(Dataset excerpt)
************
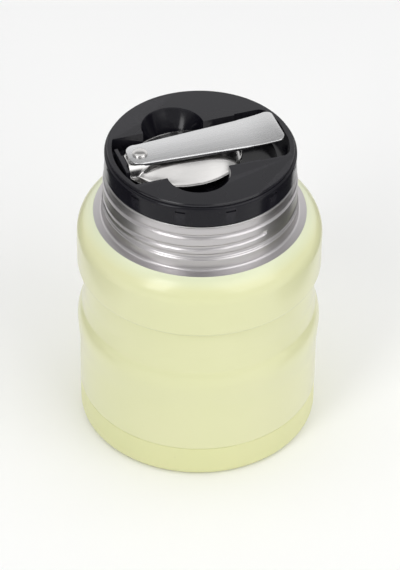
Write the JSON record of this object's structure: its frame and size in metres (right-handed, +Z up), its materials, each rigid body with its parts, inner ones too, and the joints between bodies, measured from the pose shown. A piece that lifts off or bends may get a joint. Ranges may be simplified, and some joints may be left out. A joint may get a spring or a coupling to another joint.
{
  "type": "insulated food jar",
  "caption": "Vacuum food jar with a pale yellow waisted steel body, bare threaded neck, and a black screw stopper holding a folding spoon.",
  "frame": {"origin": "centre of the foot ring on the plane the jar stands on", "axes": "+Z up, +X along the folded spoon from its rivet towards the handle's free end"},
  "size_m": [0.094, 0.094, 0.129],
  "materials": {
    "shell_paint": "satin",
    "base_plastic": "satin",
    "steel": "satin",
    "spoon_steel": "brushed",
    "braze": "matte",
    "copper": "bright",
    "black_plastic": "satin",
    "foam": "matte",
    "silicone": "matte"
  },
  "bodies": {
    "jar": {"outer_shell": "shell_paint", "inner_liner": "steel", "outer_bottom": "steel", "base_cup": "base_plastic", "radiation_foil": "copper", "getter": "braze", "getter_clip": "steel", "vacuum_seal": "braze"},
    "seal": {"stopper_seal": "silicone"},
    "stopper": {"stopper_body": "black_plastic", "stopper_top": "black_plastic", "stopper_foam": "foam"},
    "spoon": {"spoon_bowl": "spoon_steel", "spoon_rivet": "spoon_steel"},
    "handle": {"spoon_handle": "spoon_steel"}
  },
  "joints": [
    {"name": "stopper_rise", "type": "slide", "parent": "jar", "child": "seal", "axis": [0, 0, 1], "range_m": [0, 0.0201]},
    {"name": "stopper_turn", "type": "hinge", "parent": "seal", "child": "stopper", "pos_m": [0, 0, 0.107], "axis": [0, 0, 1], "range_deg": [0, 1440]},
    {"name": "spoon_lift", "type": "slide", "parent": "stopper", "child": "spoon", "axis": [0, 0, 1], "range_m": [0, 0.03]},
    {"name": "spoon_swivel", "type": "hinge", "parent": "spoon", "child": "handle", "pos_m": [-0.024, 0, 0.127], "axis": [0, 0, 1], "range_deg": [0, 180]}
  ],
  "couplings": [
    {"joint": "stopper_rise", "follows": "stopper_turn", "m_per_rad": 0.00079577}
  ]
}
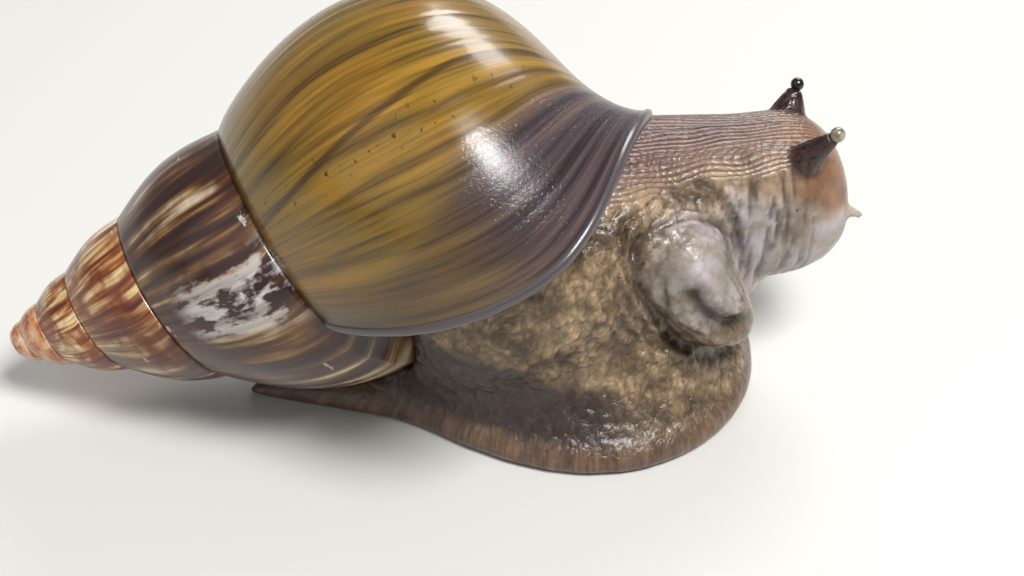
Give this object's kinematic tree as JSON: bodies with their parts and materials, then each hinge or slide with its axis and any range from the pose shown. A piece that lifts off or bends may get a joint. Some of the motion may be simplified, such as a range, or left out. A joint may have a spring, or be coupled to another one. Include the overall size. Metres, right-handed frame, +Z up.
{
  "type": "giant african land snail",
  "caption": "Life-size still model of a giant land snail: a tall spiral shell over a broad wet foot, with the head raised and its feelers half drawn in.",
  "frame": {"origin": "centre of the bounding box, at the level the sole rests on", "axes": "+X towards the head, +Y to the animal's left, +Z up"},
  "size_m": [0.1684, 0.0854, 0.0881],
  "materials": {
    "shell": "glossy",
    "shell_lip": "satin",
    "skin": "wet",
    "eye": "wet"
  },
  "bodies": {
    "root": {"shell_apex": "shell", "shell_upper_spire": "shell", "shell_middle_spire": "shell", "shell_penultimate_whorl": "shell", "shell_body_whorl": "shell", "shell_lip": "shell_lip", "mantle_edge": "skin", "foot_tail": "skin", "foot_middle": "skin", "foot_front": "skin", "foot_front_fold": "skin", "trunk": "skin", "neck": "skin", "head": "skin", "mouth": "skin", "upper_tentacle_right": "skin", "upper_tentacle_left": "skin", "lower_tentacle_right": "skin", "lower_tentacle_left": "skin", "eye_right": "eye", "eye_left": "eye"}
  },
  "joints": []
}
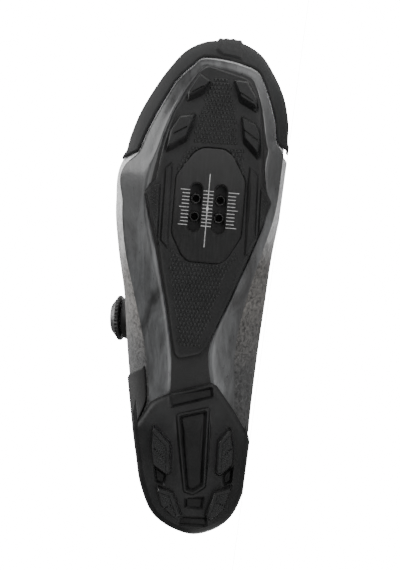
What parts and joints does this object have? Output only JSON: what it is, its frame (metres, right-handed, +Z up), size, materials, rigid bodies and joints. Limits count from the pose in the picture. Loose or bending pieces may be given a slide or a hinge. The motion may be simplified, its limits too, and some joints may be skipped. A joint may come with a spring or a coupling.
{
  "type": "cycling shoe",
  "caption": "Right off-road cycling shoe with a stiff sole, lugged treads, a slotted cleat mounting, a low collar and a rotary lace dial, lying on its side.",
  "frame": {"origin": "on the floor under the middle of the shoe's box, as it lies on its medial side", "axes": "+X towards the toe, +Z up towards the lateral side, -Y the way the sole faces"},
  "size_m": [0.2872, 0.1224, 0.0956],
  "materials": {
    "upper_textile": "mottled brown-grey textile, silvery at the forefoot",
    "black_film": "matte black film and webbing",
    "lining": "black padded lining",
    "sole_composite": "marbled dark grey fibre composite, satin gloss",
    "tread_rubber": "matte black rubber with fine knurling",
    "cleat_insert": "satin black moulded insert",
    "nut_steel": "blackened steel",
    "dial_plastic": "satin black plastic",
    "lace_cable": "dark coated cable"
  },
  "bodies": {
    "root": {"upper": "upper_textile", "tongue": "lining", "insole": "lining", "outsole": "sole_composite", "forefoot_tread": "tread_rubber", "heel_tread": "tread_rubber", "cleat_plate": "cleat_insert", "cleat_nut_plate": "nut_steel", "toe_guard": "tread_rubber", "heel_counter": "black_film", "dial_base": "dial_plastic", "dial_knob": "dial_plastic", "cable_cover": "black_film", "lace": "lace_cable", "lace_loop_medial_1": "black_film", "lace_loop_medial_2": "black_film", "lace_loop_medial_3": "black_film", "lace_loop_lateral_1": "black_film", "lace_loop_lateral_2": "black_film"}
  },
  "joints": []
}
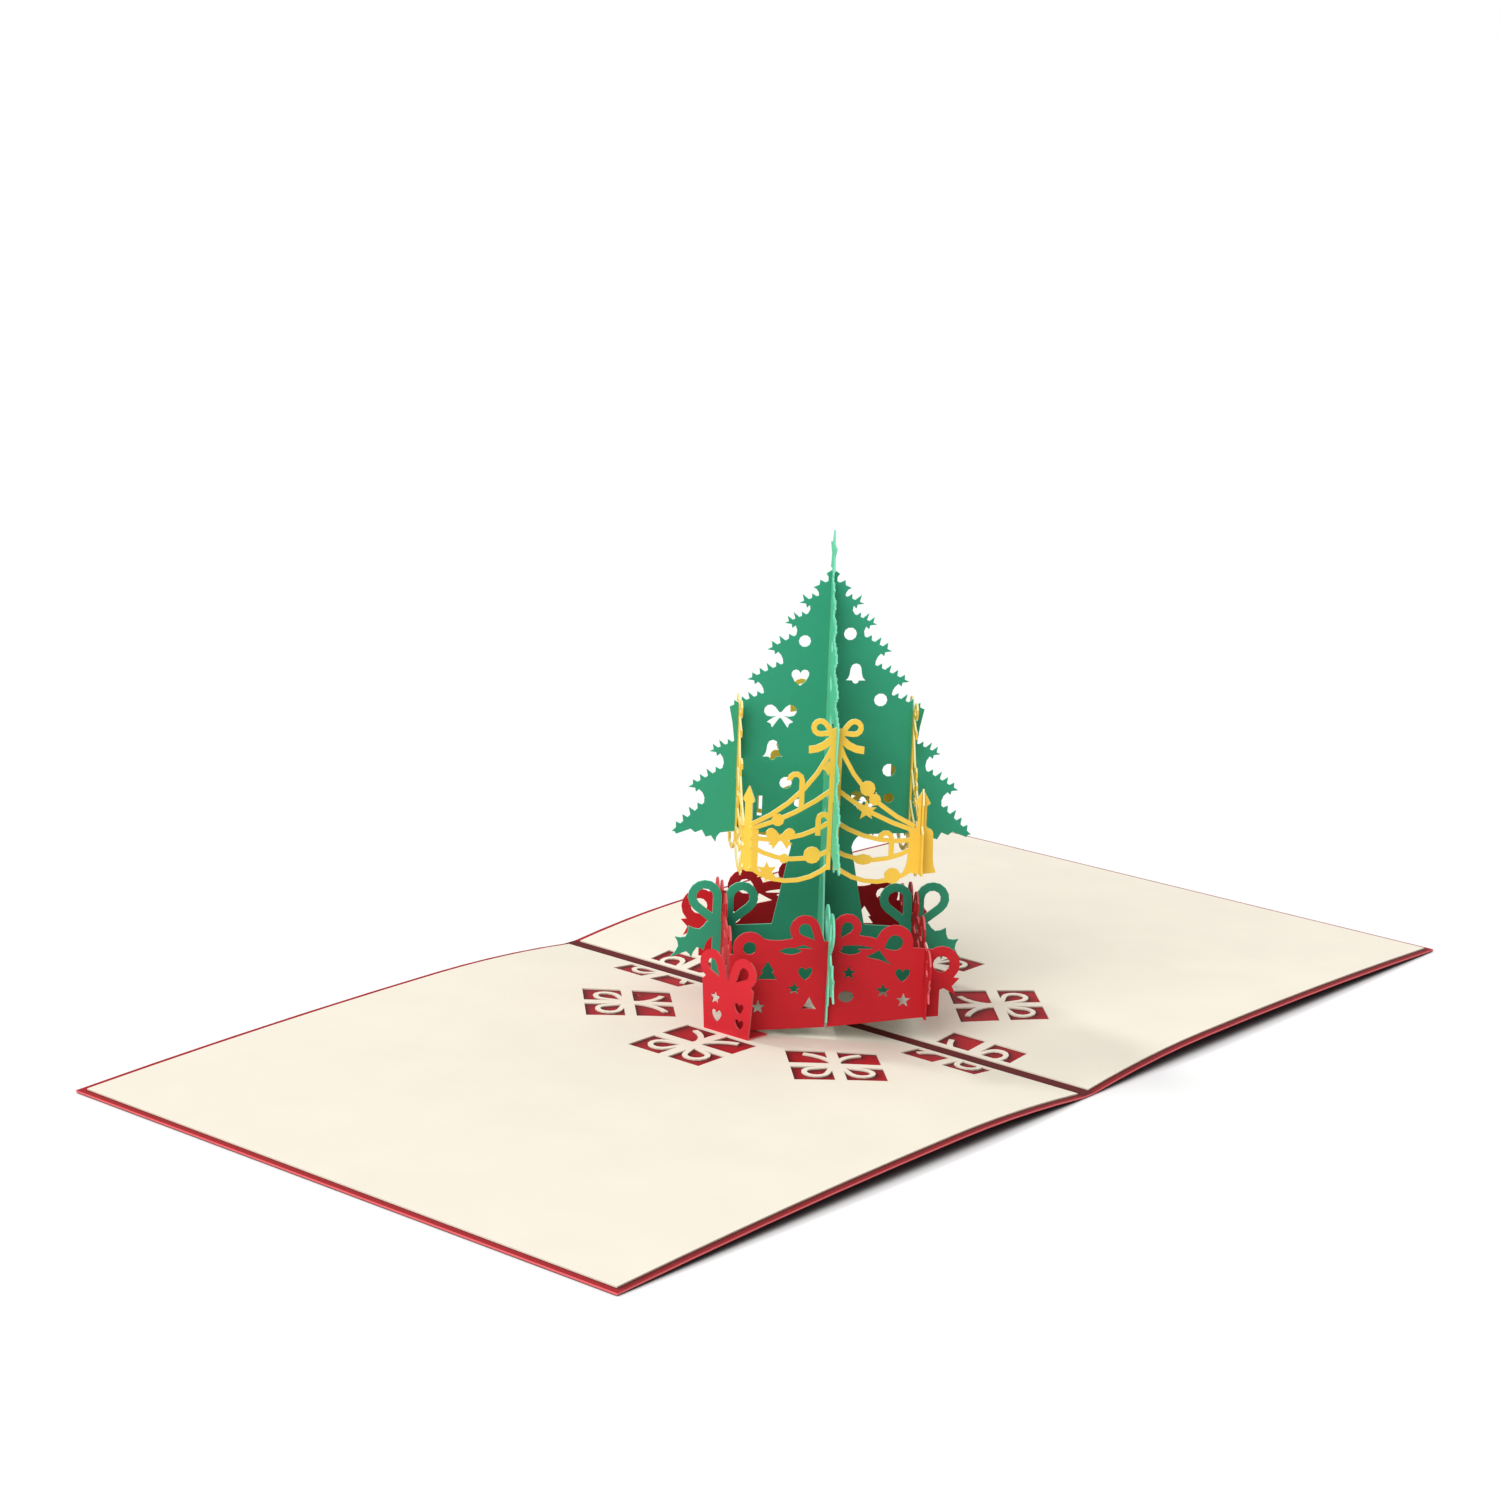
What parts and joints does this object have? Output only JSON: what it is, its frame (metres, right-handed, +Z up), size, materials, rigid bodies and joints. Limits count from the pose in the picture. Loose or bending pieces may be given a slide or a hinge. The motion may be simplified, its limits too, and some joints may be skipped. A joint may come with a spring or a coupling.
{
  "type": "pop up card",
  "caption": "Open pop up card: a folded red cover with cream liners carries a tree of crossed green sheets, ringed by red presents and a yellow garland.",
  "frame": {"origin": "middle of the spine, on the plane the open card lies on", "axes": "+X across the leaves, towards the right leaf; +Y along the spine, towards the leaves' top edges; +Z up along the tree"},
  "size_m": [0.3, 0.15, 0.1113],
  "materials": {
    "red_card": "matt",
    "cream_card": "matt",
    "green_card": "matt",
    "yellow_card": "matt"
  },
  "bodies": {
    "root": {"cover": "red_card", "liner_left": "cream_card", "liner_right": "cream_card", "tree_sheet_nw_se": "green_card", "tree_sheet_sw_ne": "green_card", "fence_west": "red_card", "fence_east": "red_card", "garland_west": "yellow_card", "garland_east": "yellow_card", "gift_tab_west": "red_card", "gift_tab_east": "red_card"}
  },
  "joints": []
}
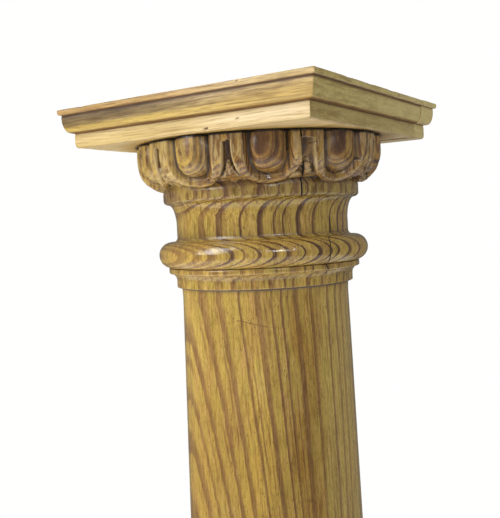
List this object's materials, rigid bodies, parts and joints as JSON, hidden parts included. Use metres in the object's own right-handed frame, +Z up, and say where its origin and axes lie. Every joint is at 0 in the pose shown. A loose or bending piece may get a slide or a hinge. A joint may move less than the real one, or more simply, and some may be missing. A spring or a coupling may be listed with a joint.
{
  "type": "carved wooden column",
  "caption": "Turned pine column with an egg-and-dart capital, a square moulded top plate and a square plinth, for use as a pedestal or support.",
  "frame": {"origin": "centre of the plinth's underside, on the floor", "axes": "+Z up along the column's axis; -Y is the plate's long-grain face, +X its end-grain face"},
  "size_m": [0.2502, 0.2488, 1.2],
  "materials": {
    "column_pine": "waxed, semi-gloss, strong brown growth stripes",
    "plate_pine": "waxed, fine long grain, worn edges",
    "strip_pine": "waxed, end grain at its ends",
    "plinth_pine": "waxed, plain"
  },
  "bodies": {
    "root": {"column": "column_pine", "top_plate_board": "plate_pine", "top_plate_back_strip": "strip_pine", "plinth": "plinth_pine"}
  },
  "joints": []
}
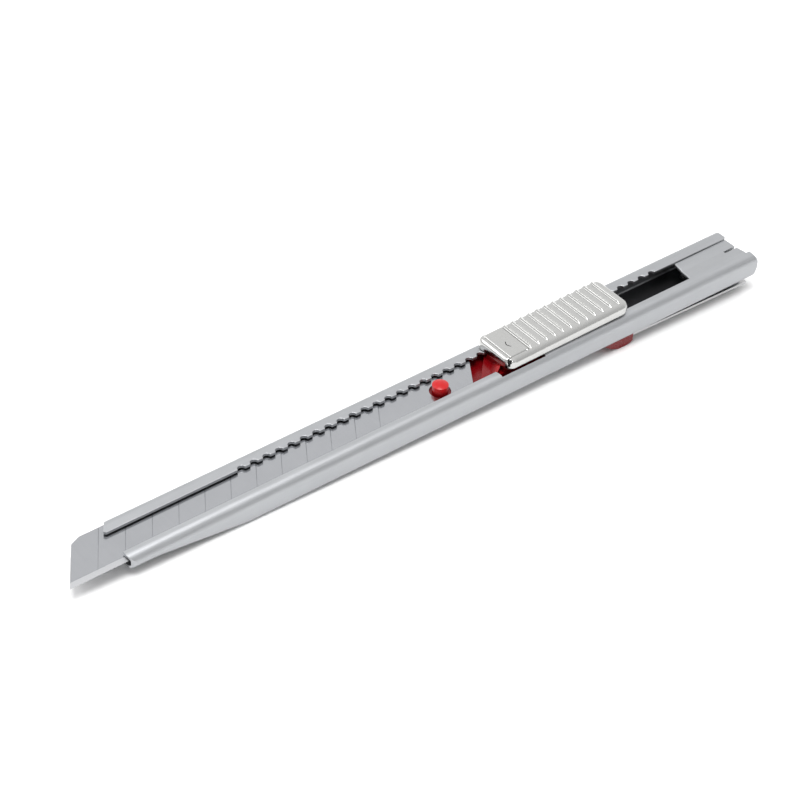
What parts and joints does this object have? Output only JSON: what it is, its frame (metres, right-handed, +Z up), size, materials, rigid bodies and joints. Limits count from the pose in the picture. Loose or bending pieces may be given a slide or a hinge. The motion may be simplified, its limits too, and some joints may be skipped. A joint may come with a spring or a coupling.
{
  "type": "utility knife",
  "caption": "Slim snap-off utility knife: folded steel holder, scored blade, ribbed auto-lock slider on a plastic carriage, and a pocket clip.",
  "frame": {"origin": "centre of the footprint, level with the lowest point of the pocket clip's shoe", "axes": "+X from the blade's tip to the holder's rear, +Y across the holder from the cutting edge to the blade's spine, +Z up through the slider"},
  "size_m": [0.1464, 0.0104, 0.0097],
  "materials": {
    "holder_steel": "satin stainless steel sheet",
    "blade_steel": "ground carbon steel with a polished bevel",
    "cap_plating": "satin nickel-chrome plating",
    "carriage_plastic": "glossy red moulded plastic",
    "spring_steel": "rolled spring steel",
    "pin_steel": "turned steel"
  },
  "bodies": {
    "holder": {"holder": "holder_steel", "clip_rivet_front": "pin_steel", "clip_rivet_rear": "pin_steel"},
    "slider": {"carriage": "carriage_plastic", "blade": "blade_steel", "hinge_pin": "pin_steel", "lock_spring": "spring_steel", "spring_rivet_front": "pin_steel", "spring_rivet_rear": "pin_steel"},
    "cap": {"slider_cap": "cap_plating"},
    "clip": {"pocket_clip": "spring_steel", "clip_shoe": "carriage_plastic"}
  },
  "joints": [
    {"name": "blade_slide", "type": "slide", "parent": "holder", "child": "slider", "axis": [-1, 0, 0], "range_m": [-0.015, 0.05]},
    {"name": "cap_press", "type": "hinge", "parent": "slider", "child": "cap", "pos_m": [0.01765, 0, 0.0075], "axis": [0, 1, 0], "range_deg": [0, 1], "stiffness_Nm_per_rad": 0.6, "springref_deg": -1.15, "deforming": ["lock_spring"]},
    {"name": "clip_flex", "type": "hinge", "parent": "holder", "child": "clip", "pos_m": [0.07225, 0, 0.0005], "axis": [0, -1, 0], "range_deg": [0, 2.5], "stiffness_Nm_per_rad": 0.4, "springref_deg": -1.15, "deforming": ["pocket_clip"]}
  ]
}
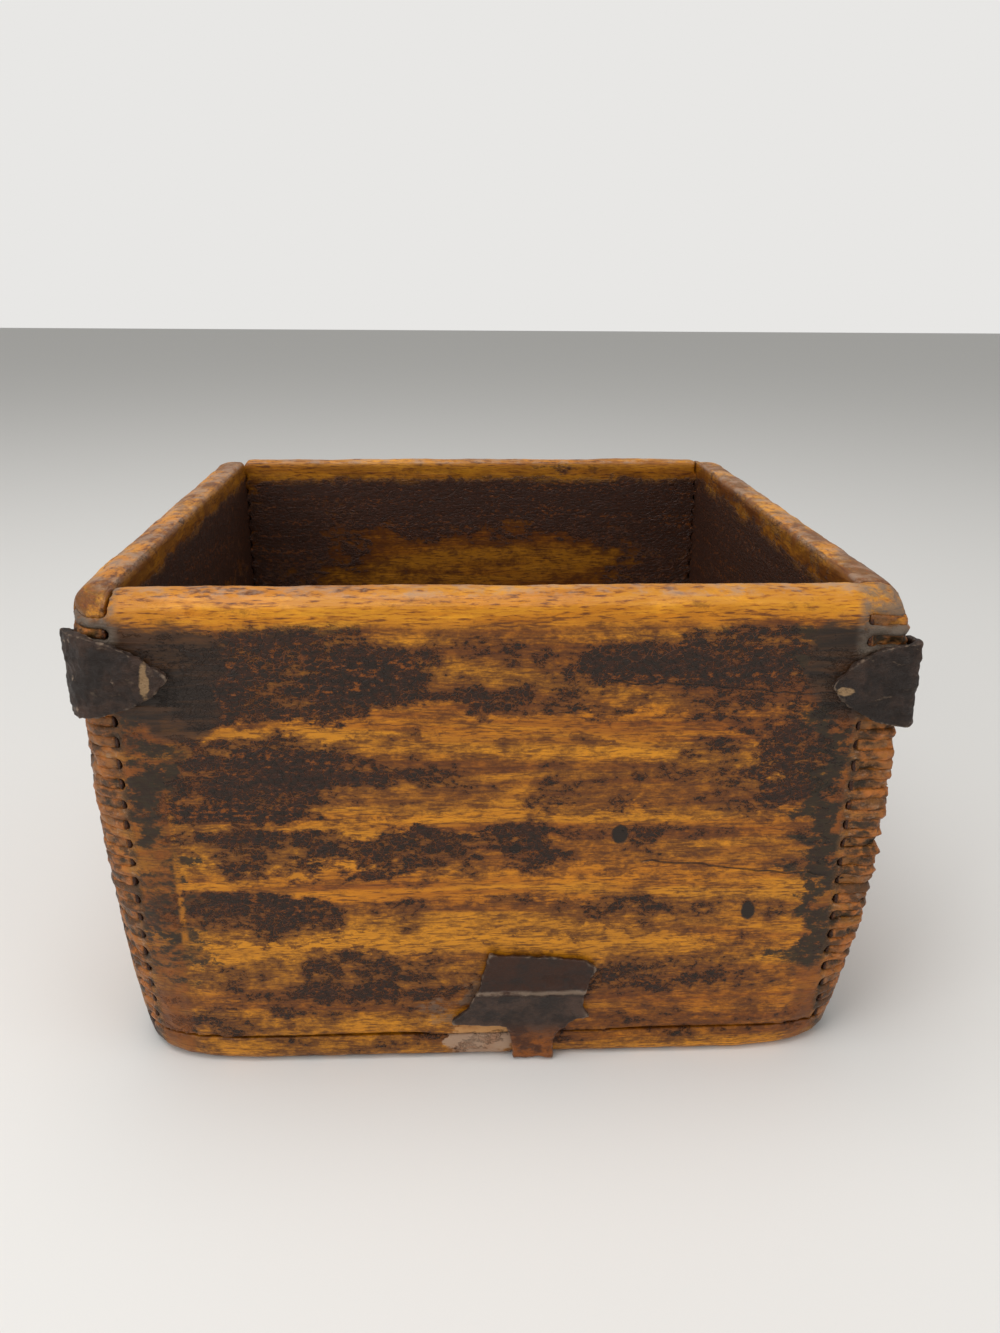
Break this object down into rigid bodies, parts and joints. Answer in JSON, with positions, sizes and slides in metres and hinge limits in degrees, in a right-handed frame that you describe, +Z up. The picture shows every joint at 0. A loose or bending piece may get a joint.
************
→ **EXERCISE**
Check each line of the records above for the string "lifts", and report every line that has it.

→ **ANSWER TO THIS PROBLEM**
Write the JSON record of this object's structure: its frame and size in metres (right-handed, +Z up), its materials, each rigid body with its parts, inner ones too, and the joints between bodies, measured from the pose shown. A piece that lifts off or bends may get a joint. Ranges may be simplified, and some joints may be left out. A joint may get a spring or a coupling to another joint.
Give this object's kinematic tree as JSON: bodies with their parts and materials, then each hinge or slide with its axis and any range from the pose shown. A piece that lifts off or bends may get a joint. Some of the motion may be simplified, such as a range, or left out. A joint may have a spring, or be coupled to another one. Include the overall size. Metres, right-handed frame, +Z up.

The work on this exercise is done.